Operating from Palayamkottai, Rhenius touched a number of villages all over the district and planted small congregations (Sattankulam 1823, Neduvilai / Megnanapuram 1825, Idayankulam 1827, Asirvathapuram 1828, Nallur 1832, Surandai 1833). Where the early Christians met with persecution, Rhenius helped to colonise them in safe Christian Settlements. Thus he colonized in 1827 the Christians of Puliakurichi in a village he purchased out of money donated by a devout Prussian gentleman, Count Dohna of Scholodin, and named it after him as Dohnavur.
It was just when Rhenius stood at the crest of his missionary career that there burst out an unfortunate schism in the Tirunelveli Mission of the CMS. His health began to fail under the tension and strain caused by it, and on 5th June 1838 at 7:30 pm the Apostle to Tirunelveli quietly entered into the presence of his Lord and Master. By intense and systematic work Rhenius had set up as many as 371 congregations in Tirunelveli all within 15 years, which made Dr. Wolf, the great Jewish missionary - who came and stayed with Rhenius for a week during September 1833 - regard him as the greatest missionary who had appeared since St. Paul. His grave in Adaikalapuram, just a few yards off the national highway, is being treasured as the resting place of the most restless of the missionaries who ever came to India.

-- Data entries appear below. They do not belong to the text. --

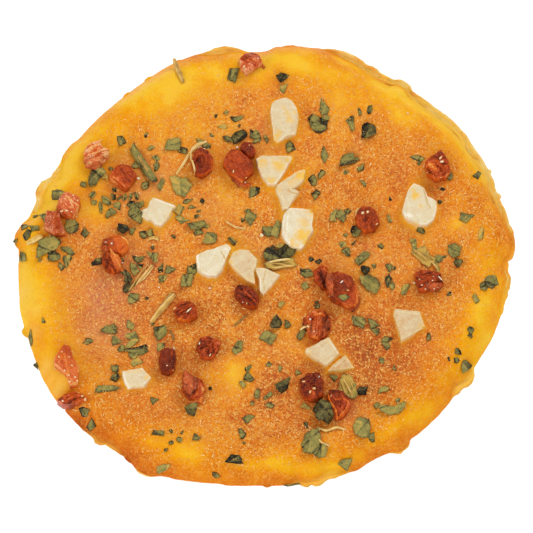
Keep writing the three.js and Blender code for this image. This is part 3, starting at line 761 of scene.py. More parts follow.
def crust_relief(x, y, toast):
    """Wrinkles everywhere, and grain where the dough is toasted, both fading out at the thin edge."""
    wrinkles = WRINKLE[1] * layered_noise(x, y, WRINKLE[0], 31, layers=2)
    ridges = RIDGE[1] * (1 - 2 * np.abs(layered_noise(x, y, RIDGE[0], 41, layers=2)))
    grain = ROUGH[1] * layered_noise(x, y, ROUGH[0], 51, layers=2)
    grainy = np.clip((toast - 0.2) / 0.4, 0.1, 1)
    inward = inward_of(x, y)
    ledge, groove = ledge_and_groove(x, y)
    folds = 0.12 * unit(inward / 0.4) * unit(2.8 - inward)
    folds = ledge * (folds * np.sin(5.0 * inward + 2.5 * soft_noise(x / 4, y / 4, 45)) - 0.16 * groove)
    return np.clip(inward / 2.0, 0.1, 1) * (wrinkles + grainy * (ridges + grain)) + folds


def fine_edge(angle):
    """The edge with its spikes and a slight raggedness, as what is added to the plain radius."""
    x, y = np.cos(angle) * RAGGED_PER_RADIAN, np.sin(angle) * RAGGED_PER_RADIAN
    return swell(angle, SPIKES) + RAGGED * layered_noise(x, y, 1.0, 61)


# %% Build the crust
angle, share = disc_knots(CRUST_RINGS, CRUST_CROWDING)
radius = edge_radius(angle) * share + fine_edge(angle) * share**12
crust_x, crust_y = radius * np.cos(angle), radius * np.sin(angle)
crust_toast = toast_at(crust_x, crust_y)
crust_z = top_height(crust_x, crust_y) + crust_relief(crust_x, crust_y, crust_toast)
crust_z = crust_z + topping_collar(crust_x, crust_y)
print("knots of the top:", angle.size)

# %% Side and underside
size = len(angle)
number = np.arange(size * size).reshape(size, size)
rim = np.concatenate([number[:-1, -1], number[-1, :0:-1], number[:0:-1, 0], number[0, :-1]])
top = np.stack([crust_x.ravel(), crust_y.ravel(), crust_z.ravel()], axis=1)
rim_angle = angle.ravel()[rim]
side_rings = []
for inset, height in zip(np.interp(SIDE_LEVELS, UNDERCUT_HEIGHT, UNDERCUT_INSET), SIDE_LEVELS):
    lap_x, lap_y = np.cos(rim_angle) * 30, np.sin(rim_angle) * 30 + height * 1.3
    bumpy = 0.12 * soft_noise(lap_x, lap_y, 71) * (height > 0)
    shrink = 1 - (inset + bumpy) / np.hypot(*top[rim, :2].T)
    side_rings.append(np.column_stack([top[rim, :2] * shrink[:, None], np.full(len(rim), height)]))
for part in UNDERSIDE_SHARES:
    x, y = (part * side_rings[len(SIDE_LEVELS) - 1][:, :2]).T
    pitted = 0.22 * unit(0.35 + layered_noise(x, y, 3.2, 75))
    side_rings.append(np.column_stack([x, y, pitted]))
side = np.array(side_rings)

# %% Join the crust
crust_vertices = np.vstack([top, side.reshape(-1, 3), [[0, 0, 0]]])
columns = len(rim)
levels = [rim] + [size * size + k * columns + np.arange(columns) for k in range(len(side))]
crust_faces = grid_faces(size, size).tolist()
for upper, lower in zip(levels, levels[1:]):
    crust_faces += np.stack([lower, np.roll(lower, -1), np.roll(upper, -1), upper], axis=1).tolist()
foot = np.full(columns, len(crust_vertices) - 1)
crust_faces += np.stack([foot, np.roll(levels[-1], -1), levels[-1]], axis=1).tolist()

# %% What is kept at each vertex of the crust
wall = np.tile(0.5 + swell(rim_angle, SIDE_TOAST), len(SIDE_LEVELS))
floor_side = side[len(SIDE_LEVELS) :].reshape(-1, 3)
browned = 0.66 + 0.2 * layered_noise(floor_side[:, 0], floor_side[:, 1], 6.0, 77)
below = np.concatenate([wall, browned, [0.6]])
crust_skin = skin_at(crust_x, crust_y).ravel()
side_skin = np.concatenate([np.tile(crust_skin[rim] * 0.7, len(SIDE_LEVELS)), np.zeros(len(floor_side) + 1)])


def over(top_values, low_values):
    """Values at the top's knots, then those below it, or one number for all of these."""
    return np.concatenate([top_values.ravel(), low_values + np.zeros(len(below))])


add_piece(
    "baked_crust", crust_vertices, crust_faces, crust_finish, "crust", ["crust"],
    toast=over(crust_toast, below),
    stain=over(stain_at(crust_x, crust_y), 0),
    skin=over(crust_skin, side_skin),
    coarse=over(coarse_at(crust_x, crust_y), COARSE_USUAL),
    dusk=over(dusk_at(crust_x, crust_y), 0),
)
print("crust:", len(crust_vertices), "vertices")

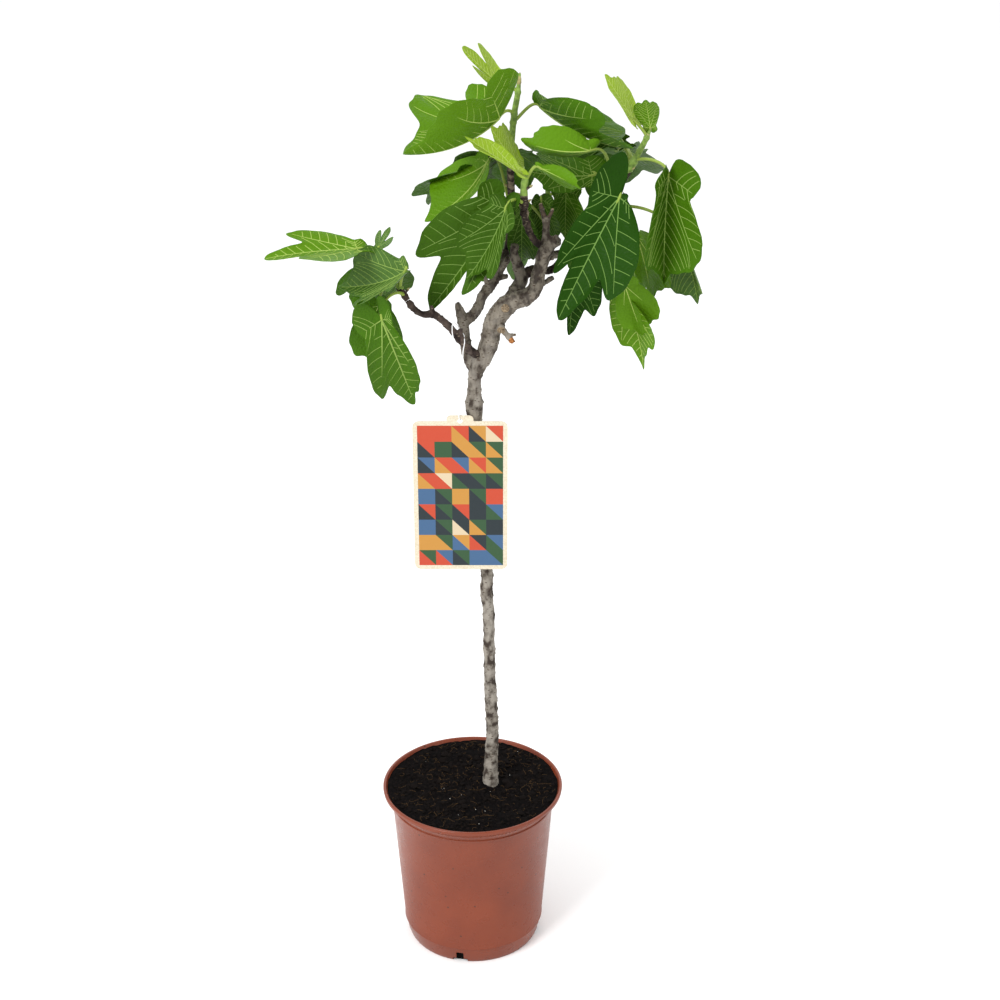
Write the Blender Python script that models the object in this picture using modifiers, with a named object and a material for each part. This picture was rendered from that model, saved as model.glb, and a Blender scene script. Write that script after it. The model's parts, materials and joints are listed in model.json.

The man chosen by the CMS to take the place of Rhenius was Rev. George Pettitt who is best remembered as the builder of the stately steeple on the Holy Trinity Cathedral (1845) besides some solid churches in outstations like Alwartirunagari (1846), Dohnavur (1847) and Pannaivilai (1847). He also founded the renowned Anglo-Vernacular School of Palayamkottai in 1844 with an eminent Eurasian educationist. William Cruikshank (who was blind from the age of ten), as its headmaster. This was the forerunner of the later C.M. High School and College and the model for every Christian boarding school to follow. Rev. Pettitt was also the first to set up a Theological Seminary whose classes were held in an airy room of the newly built tower of the Holy Trinity Cathedral, Palayamkottai.